* BEGIN *
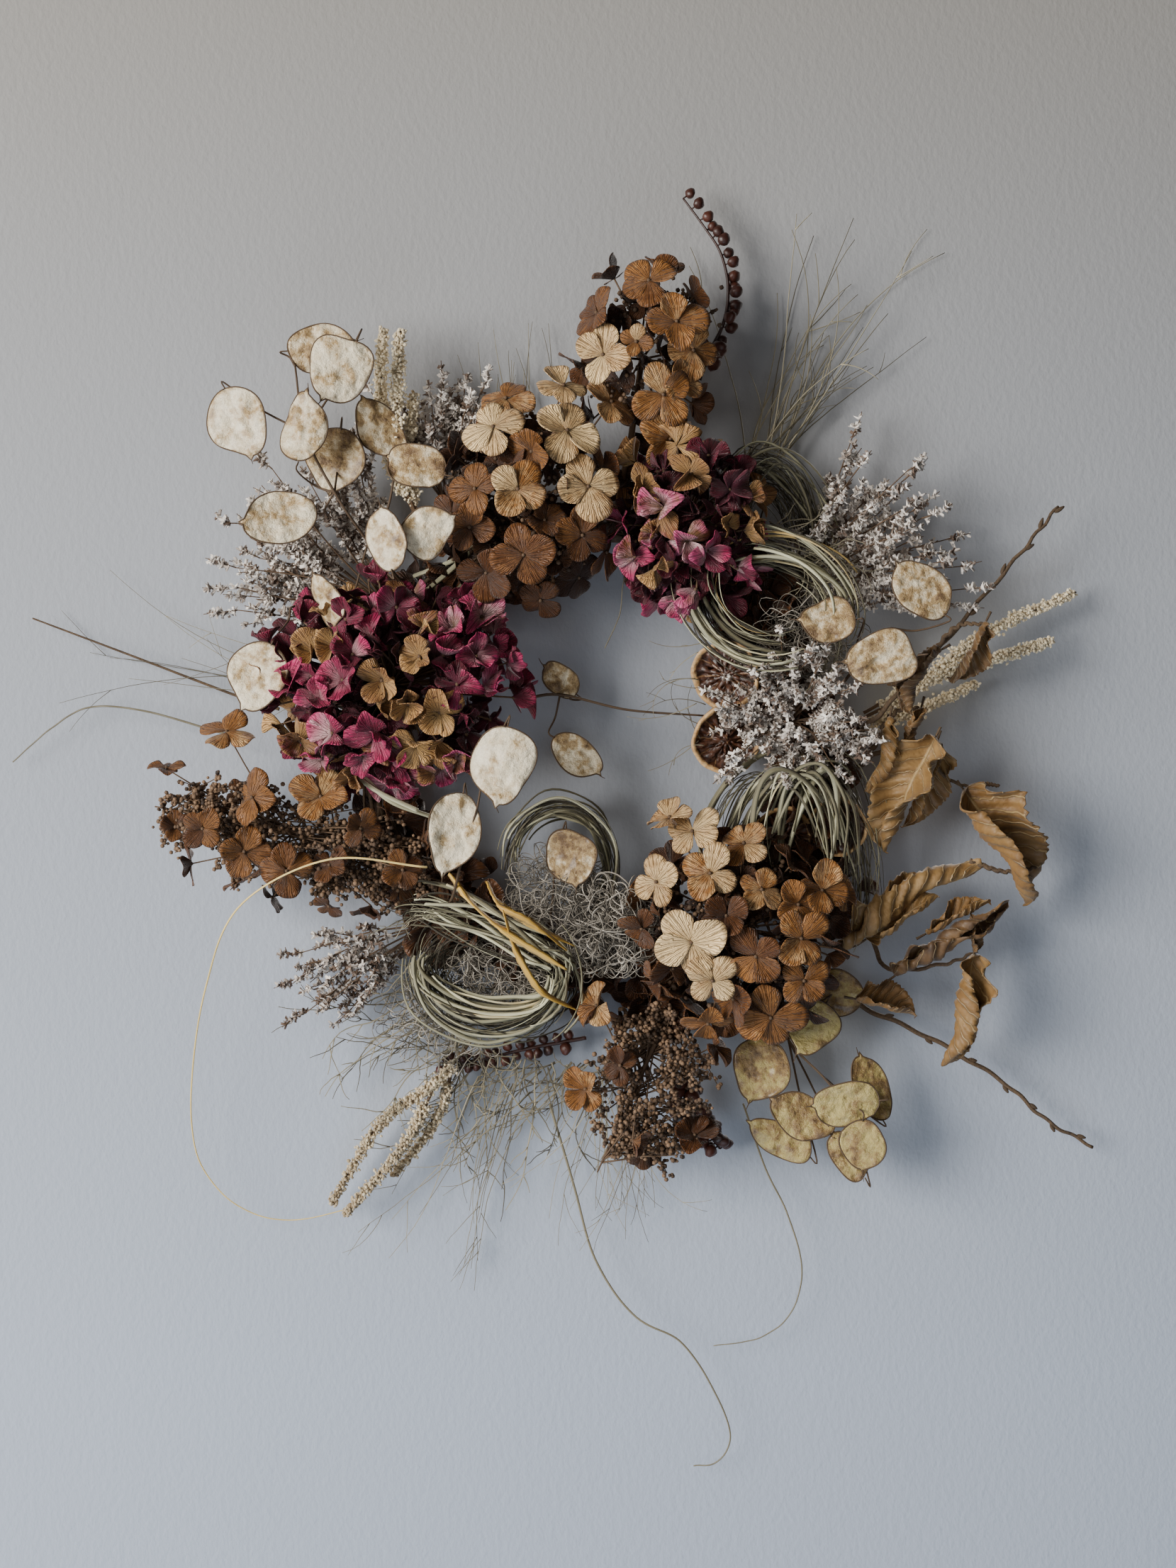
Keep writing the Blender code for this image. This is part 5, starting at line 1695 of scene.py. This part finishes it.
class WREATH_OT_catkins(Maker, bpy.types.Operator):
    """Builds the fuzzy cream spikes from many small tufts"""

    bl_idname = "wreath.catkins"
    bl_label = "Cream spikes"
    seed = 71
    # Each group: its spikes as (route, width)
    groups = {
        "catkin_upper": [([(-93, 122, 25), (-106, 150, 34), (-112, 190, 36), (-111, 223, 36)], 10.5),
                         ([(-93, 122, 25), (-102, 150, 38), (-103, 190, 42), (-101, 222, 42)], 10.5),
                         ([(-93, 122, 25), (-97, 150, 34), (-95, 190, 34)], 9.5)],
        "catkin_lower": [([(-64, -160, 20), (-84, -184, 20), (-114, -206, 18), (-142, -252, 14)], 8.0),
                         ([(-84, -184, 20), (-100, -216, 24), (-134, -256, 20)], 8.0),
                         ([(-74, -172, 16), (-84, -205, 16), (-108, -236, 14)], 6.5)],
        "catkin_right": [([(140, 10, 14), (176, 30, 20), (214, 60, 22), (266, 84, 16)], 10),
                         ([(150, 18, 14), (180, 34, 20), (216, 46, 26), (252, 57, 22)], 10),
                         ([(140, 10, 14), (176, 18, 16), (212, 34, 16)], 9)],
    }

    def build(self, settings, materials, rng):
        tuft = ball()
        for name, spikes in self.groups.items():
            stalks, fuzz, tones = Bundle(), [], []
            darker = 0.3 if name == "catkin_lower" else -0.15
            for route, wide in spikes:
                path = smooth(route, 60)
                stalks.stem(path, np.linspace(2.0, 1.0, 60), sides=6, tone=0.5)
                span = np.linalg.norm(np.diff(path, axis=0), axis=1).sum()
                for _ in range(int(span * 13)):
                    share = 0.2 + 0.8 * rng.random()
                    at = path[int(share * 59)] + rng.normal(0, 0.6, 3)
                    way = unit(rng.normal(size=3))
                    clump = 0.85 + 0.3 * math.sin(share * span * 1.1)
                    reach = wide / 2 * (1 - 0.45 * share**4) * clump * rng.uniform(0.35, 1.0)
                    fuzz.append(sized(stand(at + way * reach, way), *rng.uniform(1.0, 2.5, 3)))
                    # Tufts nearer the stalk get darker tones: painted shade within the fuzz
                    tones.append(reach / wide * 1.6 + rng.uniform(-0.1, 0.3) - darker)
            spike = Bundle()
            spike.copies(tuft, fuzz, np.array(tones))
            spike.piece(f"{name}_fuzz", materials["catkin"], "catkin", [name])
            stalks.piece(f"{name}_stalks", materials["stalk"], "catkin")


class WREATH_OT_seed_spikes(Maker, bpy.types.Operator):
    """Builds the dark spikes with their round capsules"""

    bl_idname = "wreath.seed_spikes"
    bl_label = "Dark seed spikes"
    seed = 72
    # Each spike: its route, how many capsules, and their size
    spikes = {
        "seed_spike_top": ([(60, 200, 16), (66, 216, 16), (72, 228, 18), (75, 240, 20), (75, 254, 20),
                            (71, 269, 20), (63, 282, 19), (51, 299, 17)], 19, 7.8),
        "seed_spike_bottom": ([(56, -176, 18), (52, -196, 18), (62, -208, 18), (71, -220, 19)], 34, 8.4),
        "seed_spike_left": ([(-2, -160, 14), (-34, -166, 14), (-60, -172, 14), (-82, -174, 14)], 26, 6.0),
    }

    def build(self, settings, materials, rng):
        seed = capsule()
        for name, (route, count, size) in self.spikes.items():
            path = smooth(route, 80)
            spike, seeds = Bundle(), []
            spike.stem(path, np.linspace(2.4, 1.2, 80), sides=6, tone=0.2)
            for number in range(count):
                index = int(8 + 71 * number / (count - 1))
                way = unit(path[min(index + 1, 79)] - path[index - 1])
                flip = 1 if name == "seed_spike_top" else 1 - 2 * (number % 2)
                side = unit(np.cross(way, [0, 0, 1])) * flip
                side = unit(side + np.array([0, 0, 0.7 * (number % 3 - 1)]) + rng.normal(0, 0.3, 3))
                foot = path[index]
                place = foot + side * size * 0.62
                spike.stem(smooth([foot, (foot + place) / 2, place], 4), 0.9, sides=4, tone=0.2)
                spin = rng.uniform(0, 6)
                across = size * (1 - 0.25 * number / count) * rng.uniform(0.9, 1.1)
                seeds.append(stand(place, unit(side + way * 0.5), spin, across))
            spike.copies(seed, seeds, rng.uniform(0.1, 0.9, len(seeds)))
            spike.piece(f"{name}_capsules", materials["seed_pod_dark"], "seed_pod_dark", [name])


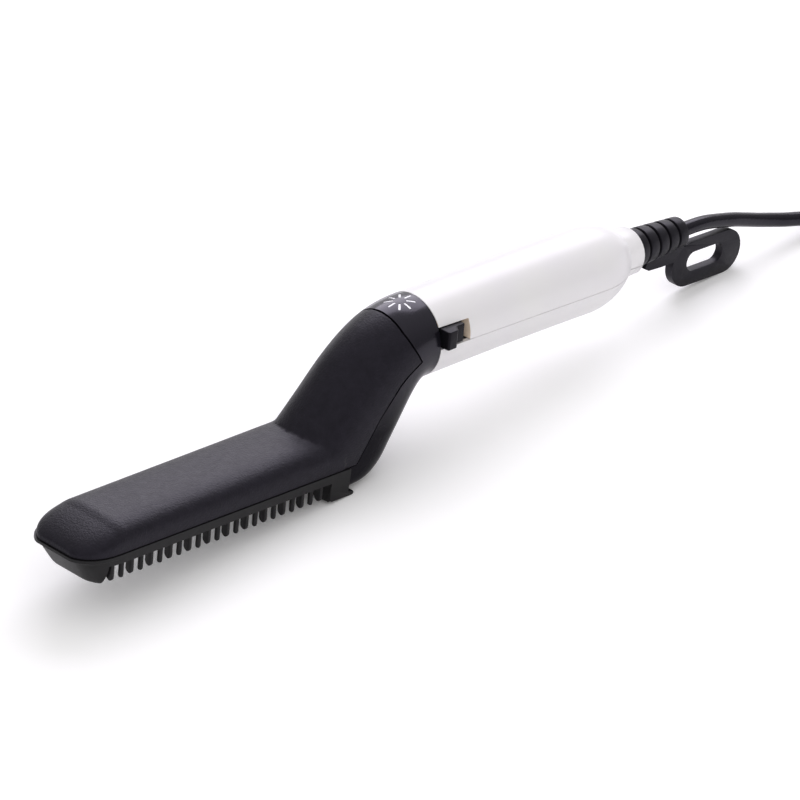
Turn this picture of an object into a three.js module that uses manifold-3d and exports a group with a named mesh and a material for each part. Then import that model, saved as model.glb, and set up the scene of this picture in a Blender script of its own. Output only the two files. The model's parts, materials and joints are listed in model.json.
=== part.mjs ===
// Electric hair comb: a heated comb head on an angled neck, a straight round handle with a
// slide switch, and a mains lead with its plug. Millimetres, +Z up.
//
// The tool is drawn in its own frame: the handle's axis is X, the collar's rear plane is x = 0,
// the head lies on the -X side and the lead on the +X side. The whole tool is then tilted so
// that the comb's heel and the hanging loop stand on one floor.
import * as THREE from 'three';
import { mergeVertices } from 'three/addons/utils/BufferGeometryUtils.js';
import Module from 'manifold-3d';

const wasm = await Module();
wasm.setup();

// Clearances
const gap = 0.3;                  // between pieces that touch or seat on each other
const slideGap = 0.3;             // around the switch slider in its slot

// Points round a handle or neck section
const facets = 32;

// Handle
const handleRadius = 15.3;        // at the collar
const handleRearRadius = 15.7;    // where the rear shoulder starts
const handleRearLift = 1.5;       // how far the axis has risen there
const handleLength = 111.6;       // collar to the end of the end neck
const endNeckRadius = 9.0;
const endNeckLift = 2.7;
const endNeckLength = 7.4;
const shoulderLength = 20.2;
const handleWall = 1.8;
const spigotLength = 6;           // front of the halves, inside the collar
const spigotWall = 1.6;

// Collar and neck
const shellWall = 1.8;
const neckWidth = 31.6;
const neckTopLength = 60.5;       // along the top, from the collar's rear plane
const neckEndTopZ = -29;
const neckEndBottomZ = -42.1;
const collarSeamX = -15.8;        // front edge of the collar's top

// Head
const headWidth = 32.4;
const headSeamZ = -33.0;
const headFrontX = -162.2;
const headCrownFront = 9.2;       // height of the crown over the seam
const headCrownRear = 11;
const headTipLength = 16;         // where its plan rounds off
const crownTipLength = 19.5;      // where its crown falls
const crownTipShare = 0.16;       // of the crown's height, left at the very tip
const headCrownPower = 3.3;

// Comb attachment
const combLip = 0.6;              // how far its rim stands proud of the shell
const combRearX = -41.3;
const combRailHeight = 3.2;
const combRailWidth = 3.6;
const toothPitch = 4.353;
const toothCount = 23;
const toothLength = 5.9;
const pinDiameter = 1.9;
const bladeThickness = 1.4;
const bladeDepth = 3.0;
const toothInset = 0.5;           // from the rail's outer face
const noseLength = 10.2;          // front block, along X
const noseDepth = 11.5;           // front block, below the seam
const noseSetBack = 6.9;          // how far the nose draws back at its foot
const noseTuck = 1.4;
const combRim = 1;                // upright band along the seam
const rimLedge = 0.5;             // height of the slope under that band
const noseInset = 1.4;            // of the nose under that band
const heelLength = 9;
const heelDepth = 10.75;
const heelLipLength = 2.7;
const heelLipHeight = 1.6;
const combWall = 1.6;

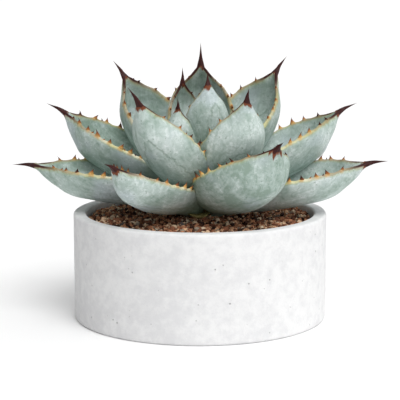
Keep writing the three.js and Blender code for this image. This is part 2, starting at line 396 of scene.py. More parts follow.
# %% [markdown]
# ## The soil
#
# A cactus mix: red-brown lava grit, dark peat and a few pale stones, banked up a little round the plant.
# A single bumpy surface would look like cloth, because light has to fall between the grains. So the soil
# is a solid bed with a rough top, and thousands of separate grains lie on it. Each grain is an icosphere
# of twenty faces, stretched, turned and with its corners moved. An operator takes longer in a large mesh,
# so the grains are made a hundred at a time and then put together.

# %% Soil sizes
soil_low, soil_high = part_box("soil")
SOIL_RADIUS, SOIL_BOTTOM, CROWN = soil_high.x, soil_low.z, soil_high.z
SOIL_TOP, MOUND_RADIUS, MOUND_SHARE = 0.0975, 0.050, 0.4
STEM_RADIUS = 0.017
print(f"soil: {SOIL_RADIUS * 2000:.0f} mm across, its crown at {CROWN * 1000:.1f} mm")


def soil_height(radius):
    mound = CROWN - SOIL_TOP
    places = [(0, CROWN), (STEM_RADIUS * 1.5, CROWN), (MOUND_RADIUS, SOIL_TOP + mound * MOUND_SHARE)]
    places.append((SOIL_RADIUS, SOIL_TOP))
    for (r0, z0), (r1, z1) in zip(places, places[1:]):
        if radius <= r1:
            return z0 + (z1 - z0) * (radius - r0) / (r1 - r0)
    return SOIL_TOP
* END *
AIM OF THE EXERCISE: What is wanted is an exact copy of the lines from the line containing "Turn this picture" to the line containing "const slideGap = 0.3;", both lines included, and of no other line.

TASK SOLUTION:
Turn this picture of an object into a three.js module that uses manifold-3d and exports a group with a named mesh and a material for each part. Then import that model, saved as model.glb, and set up the scene of this picture in a Blender script of its own. Output only the two files. The model's parts, materials and joints are listed in model.json.
=== part.mjs ===
// Electric hair comb: a heated comb head on an angled neck, a straight round handle with a
// slide switch, and a mains lead with its plug. Millimetres, +Z up.
//
// The tool is drawn in its own frame: the handle's axis is X, the collar's rear plane is x = 0,
// the head lies on the -X side and the lead on the +X side. The whole tool is then tilted so
// that the comb's heel and the hanging loop stand on one floor.
import * as THREE from 'three';
import { mergeVertices } from 'three/addons/utils/BufferGeometryUtils.js';
import Module from 'manifold-3d';

const wasm = await Module();
wasm.setup();

// Clearances
const gap = 0.3;                  // between pieces that touch or seat on each other
const slideGap = 0.3;             // around the switch slider in its slot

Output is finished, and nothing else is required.